JURNALPOSMEDIA.COM – Muhammad Fikri, pemuda asal Kuningan yang kini menempuh studi Bimbingan Konseling Islam (BKI) di UIN Bandung, membuktikan bahwa disiplin karate dan ilmu psikologi bisa bersinergi.
Di usianya yang menginjak 20 tahun, ia tak hanya mengukir prestasi di matras kompetisi internasional, tetapi juga merancang mimpi menjadi konselor khusus untuk atlet.
Fikri mulai menekuni karate sejak kelas 4 SD, meski sempat rehat selama MTS hingga SMA kelas 1. Ia mengungkapkan, ketertarikannya berawal dari ajakan keponakan.
“Waktu itu aku diajak latihan, eh ternyata cocok. Dari situ, karate jadi bagian hidup,” tuturnya, ketika diwawancarai pada Senin (2/10/2023).

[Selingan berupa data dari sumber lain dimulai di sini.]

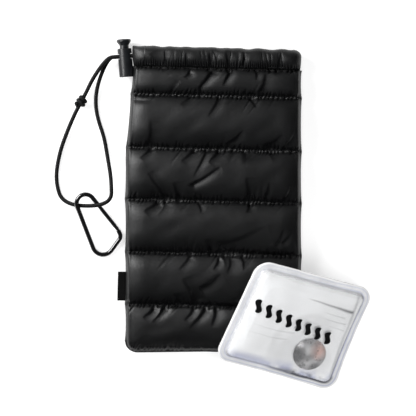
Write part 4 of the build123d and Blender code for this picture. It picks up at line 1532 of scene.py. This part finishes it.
def clear_film(name, tint):
    """Clear vinyl film: glossy, faint over the gel and cloudier along its weld, with a painted highlight
    on the weld's outer edge, painted shade in its grooves and a painted shade streak by the gel's lower
    edge.
    """
    made = MaterialNodes(name, transparent=True)
    place = made.place()
    u, v = made.flat_place()
    value = made.mottle(place, 70.0)
    waver = made.product(made.math("SUBTRACT", made.noise(place, 60.0), 0.5), 0.45)
    inward = made.math("ADD", made.attribute("inset"), waver)
    shade_to_lower_right = made.ramp(made.math("SUBTRACT", u, v), -40 * MM, 55 * MM, 0.25, 1.0)
    tone = made.mix(made.ramp(value, 0.35, 0.65), (0.70, 0.705, 0.725, 1), (0.86, 0.865, 0.875, 1))
    # Painted highlight: the weld's outer edge turns near white.
    tone = made.mix(made.ramp(inward, 0.12, 0.26, 1.0, 0.0), tone, (0.96, 0.96, 0.965, 1))
    # Painted shade: lilac grey lines in the weld's grooves, heavier towards the lower right, away from
    # the light.
    for middle, wide, strength in ((0.36, 0.16, 0.70), (0.92, 0.20, 0.85)):
        near = made.ramp(made.off(inward, middle), 0.0, wide, strength, 0.0)
        tone = made.mix(made.product(near, shade_to_lower_right), tone, toned(tint))
    # Painted shade: a dark streak beside the gel's lower edge, in patches.
    painted_shade_streak = made.product(
        made.ramp(made.off(inward, 0.86), 0.05, 0.30, 0.92, 0.0),
        made.ramp(u, -14 * MM, 8 * MM),
        made.ramp(v, PACK_LOW_EDGE + 12 * MM, PACK_LOW_EDGE + 9 * MM),
        made.ramp(made.noise(place, 45.0), 0.38, 0.50, 0.25, 1.0),
    )
    return made.finish(
        Base_Color=made.mix(painted_shade_streak, tone, (0.045, 0.048, 0.06, 1)),
        Roughness=made.uneven(value, 0.10, 0.22),
        Specular_IOR_Level=0.5,
        Alpha=made.ramp(made.attribute("weld"), 0.0, 1.0, 0.10, 0.86),
        Normal=made.bump(value, 0.15 * MM, 0.3),
    )


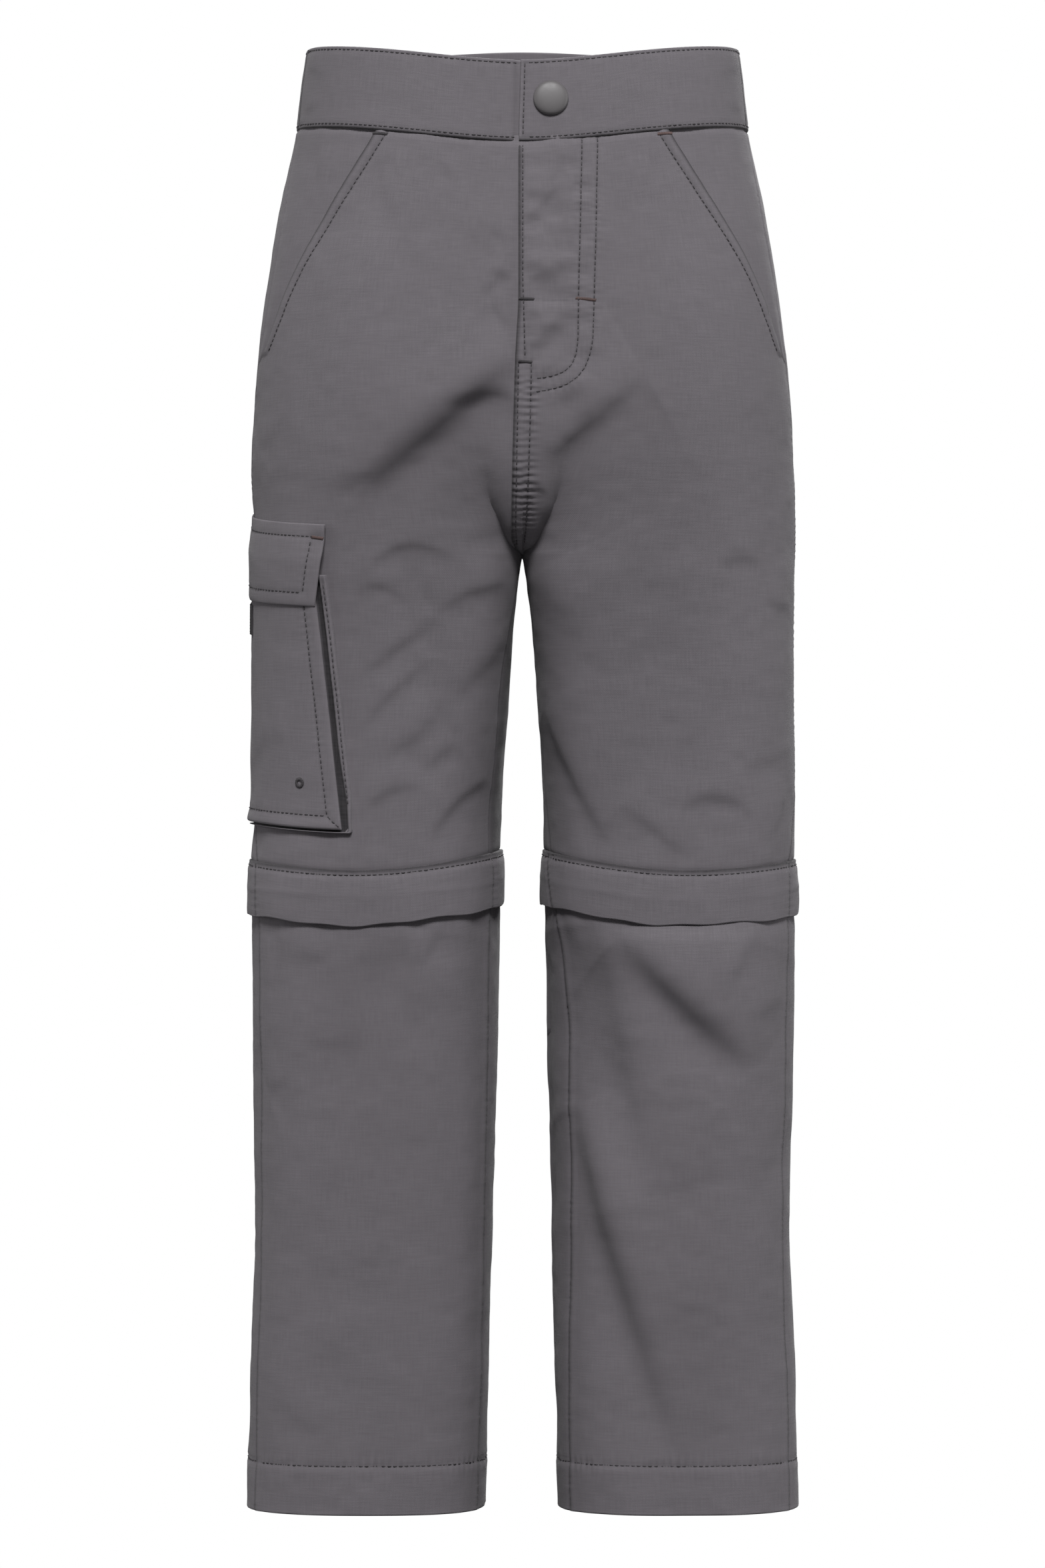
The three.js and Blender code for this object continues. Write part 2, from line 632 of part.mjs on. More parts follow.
// Domed cap of the press stud, standing on the waistband's outer face.
function addSnap() {
  const { side, angle, height } = SNAP_PLACE;
  const out = FOLDED_CLOTH - BAND_SINK + SEAM_GAP;
  const seat = clothPoint(side, angle, height, out);
  const profile = [new THREE.Vector2(0, 0), new THREE.Vector2(SNAP_RADIUS - SNAP_CORNER, 0)];
  profile.push(new THREE.Vector2(SNAP_RADIUS, SNAP_CORNER), new THREE.Vector2(SNAP_RADIUS, SNAP_RIM));
  for (const share of [0.94, 0.8, 0.6, 0.35]) {
    const domed = SNAP_RIM + (SNAP_HEIGHT - SNAP_RIM) * Math.sqrt(1 - share ** 2);
    profile.push(new THREE.Vector2(SNAP_RADIUS * share, domed));
  }
  profile.push(new THREE.Vector2(0, SNAP_HEIGHT));
  const geometry = new THREE.LatheGeometry(profile, 28);
  const mesh = new THREE.Mesh(geometry, new THREE.MeshStandardMaterial(STUD_FINISH));
  mesh.name = 'snap_cap';
  mesh.position.copy(seat);
  mesh.quaternion.setFromUnitVectors(new THREE.Vector3(0, 1, 0), figureNormal(side, angle, height));
  trousers.add(mesh);
}

for (const side of [-1, 1]) {
  addMainPanels(side);
  addHipPocket(side);
  addKneeFlap(side, 'front', frontEdges, FRONT_COLUMNS);
  addKneeFlap(side, 'back', backEdges, BACK_COLUMNS);
  addKneeZip(side);
}
addWaistband();
addCargoPocket();
addSnap();

export default trousers;
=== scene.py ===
# %% [markdown]
# # Zip-off trousers for a child
# These trousers are cut from a fine plain-woven cloth and stand open as they are worn. They are
# made here the way a maker sees them: flat pieces with seam lines, laid on one smooth figure.
# Every piece is a thin closed shell, so it has a thickness at its hems and two faces where it
# stands open. The pieces are computed as grids, because a grid puts a fold or a stitch at a
# measured place.

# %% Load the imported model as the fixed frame
import bmesh
import bpy
import numpy as np
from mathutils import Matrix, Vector
from mathutils.kdtree import KDTree


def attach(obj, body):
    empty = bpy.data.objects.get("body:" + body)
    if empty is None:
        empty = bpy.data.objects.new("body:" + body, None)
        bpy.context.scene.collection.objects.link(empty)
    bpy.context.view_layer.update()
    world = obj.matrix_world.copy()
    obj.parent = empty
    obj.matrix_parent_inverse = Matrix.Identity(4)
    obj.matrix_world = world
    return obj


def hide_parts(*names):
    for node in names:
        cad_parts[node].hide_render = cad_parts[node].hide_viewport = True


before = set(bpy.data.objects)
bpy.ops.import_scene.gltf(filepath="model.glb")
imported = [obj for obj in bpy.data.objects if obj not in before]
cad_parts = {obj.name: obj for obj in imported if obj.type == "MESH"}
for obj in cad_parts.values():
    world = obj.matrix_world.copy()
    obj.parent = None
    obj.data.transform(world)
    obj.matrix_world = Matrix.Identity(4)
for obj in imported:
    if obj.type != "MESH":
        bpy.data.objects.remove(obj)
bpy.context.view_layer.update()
print("CAD nodes:", len(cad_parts))

# %% [markdown]
# ## The figure under the cloth
# Cloth hangs on a body, so the body's smooth form comes first. Level sections give its size at a
# few heights, and a curve that never overshoots joins them. A place on the cloth is a side
# (-1 the wearer's right, +1 the left), an angle in degrees and a height in millimetres above the
# hem. The angle is 0 at the outer side, 90 in front, 180 at the inner leg or the centre front,
# and negative towards the back.

# %% Driving dimensions in millimetres, and a smooth curve through a column of a table
OUTSIDE_LEG = 700
HOLD_HEIGHT = 680
WAIST_SEAM = 661
CROTCH = 457
CROTCH_RISE = 80
KNEE = 312
WAIST_DIP = {"front": 11.5, "back": -8, "start": 560}
KNEE_SAG = {"sideways": 2.3, "middle": 6.9, "level": -0.7}
CLOTH = 0.7
MM = 0.001
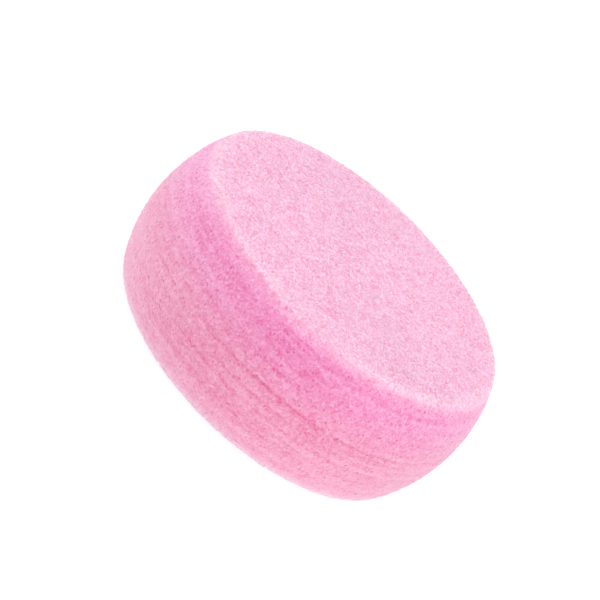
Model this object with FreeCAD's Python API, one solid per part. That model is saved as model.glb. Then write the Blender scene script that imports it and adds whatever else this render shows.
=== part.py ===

Kiprahnya mencapai puncak di Wimaya International Open 2023 di Yogyakarta, di mana ia memboyong medali emas. Kemenangan ini bukan tanpa perjuangan. Sebelumnya, ia harus puas di posisi kedua pada Piala Menpora.
“Juara 2 itu jadi pemantik. Aku mikir, gimana caranya biar di Wimaya bisa lebih baik. Alhamdulillah, persiapan ekstra dan doa membuahkan hasil,” kenangnya dengan mata berbinar.
Sebagai mahasiswa BKI, Fikri melihat keterkaitan erat antara ilmu konseling dan karate.
“Di BKI, kita belajar memahami mental seseorang. Ini sangat relevan dengan karate, di mana atlet harus bisa mengelola emosi dan tekanan,” jelasnya.
Ia mencontohkan, teknik manajemen stres yang dipelajari di kampus diterapkan saat menghadapi kompetisi.
“Kalau mental sudah kuat, kita bisa lebih fokus. Apalagi kalau sudah dekat dengan Tuhan, hati jadi tenang,” ucapnya, menegaskan peran spiritual dalam olahraga.
Di UIN Bandung, Fikri masuk melalui jalur KIP-K berkat prestasi atlet. “Kampus sangat mendukung. Selain dispensasi jadwal, ada fasilitas latihan dari UKM Karate,” tambahnya.
Perjalanan Fikri tak selalu mulus. Cedera fisik dan jadwal padat perkuliahan sempat menjadi rintangan. “Cedera itu wajar, tapi yang paling berat itu tekanan mental. Apalagi kalau jadwal latihan bentrok dengan ujian,” pungkasnya.
Namun, ia memiliki cara unik mengatasi stres, yakni kombinasi antara disiplin karate dan prinsip BKI. “Aku selalu ingat pesan pelatih bahwa jangan hanya latihan fisik, tapi juga mental. Dari situ, aku belajar untuk tidak mudah menyerah,” tegasnya.
Setelah lulus, Fikri bertekad menggabungkan BKI dengan keahlian karate. “Aku ingin buka klinik konseling khusus atlet. Banyak atlet yang butuh pendampingan mental, baik saat kompetisi maupun transisi pensiun,” ujarnya.
Ia juga berencana melanjutkan S2 Psikologi untuk memperdalam ilmu. “Konseling olahraga itu beda dengan yang konvensional. Harus paham dinamika atlet, dari tekanan pertandingan sampai manajemen emosi,” jelasnya.
Bagi Fikri, kunci sukses adalah menikmati proses. “Jangan terburu-buru ingin juara. Kalau sudah enjoy, pasti kita akan totalitas. Seperti aku, dari hobi jadi prestasi,” pesannya.
Ia juga menekankan pentingnya keseimbangan hidup. “Karate mengajarkan disiplin, BKI mengajarkan empati. Dua-duanya harus jalan beriringan,” pungkasnya tersenyum.